** EXERCISE INSTRUCTIONS **
Within the material below, locate the line with "for (i = [0 : ribs - 1])" and the line with "zip(*points))), Vector(map(max, zip(*points)))", then return those two lines and all lines between them, exactly as written.

** DATASET EXCERPT **
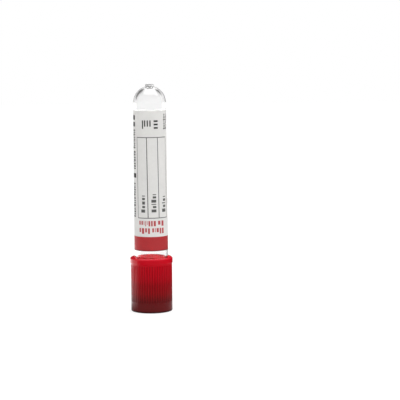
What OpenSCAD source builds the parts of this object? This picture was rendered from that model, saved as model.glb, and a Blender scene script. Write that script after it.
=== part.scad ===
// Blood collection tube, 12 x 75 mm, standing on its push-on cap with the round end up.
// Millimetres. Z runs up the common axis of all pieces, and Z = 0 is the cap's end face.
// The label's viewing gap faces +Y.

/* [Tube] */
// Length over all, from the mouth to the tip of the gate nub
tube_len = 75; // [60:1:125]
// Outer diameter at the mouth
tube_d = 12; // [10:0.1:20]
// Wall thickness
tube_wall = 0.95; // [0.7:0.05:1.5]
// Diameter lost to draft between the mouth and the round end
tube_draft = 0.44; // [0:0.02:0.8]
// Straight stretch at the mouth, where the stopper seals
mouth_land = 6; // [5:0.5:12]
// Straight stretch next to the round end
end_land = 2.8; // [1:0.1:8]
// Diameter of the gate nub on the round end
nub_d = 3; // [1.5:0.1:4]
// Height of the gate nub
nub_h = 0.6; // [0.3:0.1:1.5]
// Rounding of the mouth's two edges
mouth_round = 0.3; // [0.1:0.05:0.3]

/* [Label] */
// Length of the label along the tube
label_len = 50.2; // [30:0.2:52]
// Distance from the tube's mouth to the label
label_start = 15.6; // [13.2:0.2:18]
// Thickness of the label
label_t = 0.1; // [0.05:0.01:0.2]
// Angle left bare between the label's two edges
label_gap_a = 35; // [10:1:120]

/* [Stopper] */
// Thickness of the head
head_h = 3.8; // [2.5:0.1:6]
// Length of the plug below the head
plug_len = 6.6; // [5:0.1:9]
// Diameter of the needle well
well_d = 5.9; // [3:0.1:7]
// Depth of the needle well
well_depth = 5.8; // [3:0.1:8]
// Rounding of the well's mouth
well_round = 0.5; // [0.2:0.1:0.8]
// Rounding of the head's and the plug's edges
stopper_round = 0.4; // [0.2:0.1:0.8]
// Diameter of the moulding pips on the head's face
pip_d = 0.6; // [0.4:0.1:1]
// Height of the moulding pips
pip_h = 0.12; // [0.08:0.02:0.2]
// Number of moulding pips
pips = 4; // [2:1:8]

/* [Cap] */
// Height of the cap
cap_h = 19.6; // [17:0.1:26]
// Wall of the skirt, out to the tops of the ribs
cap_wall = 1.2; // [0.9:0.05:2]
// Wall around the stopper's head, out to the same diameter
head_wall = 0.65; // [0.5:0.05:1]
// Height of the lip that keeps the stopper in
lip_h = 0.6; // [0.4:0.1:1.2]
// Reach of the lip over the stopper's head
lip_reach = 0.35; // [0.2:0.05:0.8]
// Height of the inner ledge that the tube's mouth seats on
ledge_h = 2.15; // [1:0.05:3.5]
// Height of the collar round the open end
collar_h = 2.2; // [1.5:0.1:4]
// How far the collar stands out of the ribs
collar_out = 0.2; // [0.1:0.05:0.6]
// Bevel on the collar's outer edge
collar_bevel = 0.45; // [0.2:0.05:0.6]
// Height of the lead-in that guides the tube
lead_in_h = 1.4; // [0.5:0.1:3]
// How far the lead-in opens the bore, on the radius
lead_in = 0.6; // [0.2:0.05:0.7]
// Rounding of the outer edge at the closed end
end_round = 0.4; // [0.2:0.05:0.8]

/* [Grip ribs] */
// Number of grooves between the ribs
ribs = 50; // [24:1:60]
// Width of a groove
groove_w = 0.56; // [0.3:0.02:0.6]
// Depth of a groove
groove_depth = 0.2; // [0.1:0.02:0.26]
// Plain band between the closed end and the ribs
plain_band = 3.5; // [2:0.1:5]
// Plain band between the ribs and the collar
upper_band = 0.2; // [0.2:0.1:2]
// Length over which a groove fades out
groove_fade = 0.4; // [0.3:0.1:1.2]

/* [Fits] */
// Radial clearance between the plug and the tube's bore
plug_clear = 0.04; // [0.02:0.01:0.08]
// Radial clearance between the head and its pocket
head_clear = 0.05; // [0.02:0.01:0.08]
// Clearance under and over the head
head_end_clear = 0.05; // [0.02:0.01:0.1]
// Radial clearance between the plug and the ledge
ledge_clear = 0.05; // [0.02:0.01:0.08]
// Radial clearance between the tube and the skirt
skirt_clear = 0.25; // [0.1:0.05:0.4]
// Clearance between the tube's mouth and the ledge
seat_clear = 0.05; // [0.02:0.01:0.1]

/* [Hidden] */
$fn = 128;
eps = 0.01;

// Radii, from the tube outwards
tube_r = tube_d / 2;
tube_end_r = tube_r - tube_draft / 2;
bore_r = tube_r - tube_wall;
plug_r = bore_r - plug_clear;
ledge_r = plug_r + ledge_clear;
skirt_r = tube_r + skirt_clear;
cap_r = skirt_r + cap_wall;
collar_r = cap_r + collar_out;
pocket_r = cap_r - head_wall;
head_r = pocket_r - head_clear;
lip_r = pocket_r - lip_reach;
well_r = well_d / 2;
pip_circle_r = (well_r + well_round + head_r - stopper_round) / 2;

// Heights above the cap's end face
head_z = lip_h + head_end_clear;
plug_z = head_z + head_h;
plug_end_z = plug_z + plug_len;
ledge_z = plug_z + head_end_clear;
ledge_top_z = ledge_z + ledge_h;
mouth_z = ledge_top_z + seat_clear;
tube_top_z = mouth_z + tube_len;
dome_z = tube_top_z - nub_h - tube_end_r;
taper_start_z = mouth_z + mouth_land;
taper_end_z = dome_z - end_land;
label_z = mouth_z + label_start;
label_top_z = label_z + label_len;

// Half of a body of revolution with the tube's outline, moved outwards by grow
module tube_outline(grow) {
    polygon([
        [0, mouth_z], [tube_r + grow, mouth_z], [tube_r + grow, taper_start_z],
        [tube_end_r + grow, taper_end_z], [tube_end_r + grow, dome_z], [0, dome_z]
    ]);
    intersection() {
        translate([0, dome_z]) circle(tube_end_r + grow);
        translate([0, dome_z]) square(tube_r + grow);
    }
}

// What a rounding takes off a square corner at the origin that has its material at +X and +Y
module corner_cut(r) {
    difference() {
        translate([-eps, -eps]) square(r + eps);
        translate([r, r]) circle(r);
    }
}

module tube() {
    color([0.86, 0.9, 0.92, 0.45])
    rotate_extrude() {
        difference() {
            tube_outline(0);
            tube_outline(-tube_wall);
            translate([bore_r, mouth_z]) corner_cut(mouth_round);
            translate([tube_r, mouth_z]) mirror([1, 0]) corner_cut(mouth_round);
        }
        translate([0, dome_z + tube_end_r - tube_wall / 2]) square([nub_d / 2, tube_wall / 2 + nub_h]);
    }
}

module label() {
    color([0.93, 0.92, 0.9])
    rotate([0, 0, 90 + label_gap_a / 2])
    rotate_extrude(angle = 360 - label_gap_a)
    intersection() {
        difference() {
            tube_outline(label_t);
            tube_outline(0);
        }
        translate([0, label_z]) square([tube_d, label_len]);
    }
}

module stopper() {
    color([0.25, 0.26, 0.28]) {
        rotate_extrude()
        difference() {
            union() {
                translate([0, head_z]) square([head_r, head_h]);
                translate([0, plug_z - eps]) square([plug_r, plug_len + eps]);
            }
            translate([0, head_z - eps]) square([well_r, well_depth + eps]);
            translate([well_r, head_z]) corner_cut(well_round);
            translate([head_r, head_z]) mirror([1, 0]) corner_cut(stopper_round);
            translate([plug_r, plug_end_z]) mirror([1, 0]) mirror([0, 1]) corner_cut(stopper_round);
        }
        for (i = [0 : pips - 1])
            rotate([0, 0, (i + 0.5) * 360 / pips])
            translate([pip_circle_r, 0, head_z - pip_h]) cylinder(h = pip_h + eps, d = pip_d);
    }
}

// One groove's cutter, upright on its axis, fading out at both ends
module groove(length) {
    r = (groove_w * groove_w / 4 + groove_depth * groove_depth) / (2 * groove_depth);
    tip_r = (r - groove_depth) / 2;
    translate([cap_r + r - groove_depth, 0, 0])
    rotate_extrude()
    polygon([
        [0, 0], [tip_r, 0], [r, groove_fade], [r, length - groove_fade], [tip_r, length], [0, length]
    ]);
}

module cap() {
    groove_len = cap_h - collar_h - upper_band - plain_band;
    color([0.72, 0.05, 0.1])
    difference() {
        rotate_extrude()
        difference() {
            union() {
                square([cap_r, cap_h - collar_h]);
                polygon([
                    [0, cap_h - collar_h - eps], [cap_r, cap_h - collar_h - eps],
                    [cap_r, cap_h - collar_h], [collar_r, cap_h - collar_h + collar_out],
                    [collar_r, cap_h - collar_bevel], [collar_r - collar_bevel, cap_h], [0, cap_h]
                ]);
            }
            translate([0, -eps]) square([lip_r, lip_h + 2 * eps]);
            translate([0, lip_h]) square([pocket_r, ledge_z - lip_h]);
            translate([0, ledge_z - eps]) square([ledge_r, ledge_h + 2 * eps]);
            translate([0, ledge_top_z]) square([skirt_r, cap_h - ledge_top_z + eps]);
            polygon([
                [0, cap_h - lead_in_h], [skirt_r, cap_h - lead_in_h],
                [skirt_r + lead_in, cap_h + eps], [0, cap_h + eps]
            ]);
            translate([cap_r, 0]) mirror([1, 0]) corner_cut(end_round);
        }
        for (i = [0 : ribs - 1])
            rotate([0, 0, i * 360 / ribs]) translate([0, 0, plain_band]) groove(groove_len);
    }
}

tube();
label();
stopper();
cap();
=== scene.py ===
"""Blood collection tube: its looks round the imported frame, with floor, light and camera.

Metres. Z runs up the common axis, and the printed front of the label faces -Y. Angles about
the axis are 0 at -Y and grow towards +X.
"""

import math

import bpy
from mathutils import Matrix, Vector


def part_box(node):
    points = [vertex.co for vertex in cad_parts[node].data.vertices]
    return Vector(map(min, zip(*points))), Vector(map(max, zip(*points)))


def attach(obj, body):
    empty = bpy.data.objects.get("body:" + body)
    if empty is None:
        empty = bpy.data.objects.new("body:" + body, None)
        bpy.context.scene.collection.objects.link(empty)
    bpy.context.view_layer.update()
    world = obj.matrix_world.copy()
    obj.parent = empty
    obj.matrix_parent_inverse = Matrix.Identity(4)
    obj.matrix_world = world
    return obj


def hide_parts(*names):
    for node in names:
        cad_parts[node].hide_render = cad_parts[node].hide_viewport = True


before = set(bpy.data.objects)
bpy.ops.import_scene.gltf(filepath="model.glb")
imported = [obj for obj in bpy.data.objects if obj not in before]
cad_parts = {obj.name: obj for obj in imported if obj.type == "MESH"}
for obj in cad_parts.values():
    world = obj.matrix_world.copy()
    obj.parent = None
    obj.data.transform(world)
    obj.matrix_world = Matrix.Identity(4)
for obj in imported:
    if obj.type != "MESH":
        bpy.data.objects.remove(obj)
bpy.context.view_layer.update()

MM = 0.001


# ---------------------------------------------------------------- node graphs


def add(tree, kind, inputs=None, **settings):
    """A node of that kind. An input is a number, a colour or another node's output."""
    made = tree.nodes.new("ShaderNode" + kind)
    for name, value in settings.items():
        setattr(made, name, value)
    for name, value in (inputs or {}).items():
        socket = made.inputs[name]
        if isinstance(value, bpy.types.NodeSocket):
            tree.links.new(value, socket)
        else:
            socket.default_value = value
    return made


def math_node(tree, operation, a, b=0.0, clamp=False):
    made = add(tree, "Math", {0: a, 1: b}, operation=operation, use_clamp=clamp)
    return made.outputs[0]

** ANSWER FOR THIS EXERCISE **
        for (i = [0 : ribs - 1])
            rotate([0, 0, i * 360 / ribs]) translate([0, 0, plain_band]) groove(groove_len);
    }
}

tube();
label();
stopper();
cap();
=== scene.py ===
"""Blood collection tube: its looks round the imported frame, with floor, light and camera.

Metres. Z runs up the common axis, and the printed front of the label faces -Y. Angles about
the axis are 0 at -Y and grow towards +X.
"""

import math

import bpy
from mathutils import Matrix, Vector


def part_box(node):
    points = [vertex.co for vertex in cad_parts[node].data.vertices]
    return Vector(map(min, zip(*points))), Vector(map(max, zip(*points)))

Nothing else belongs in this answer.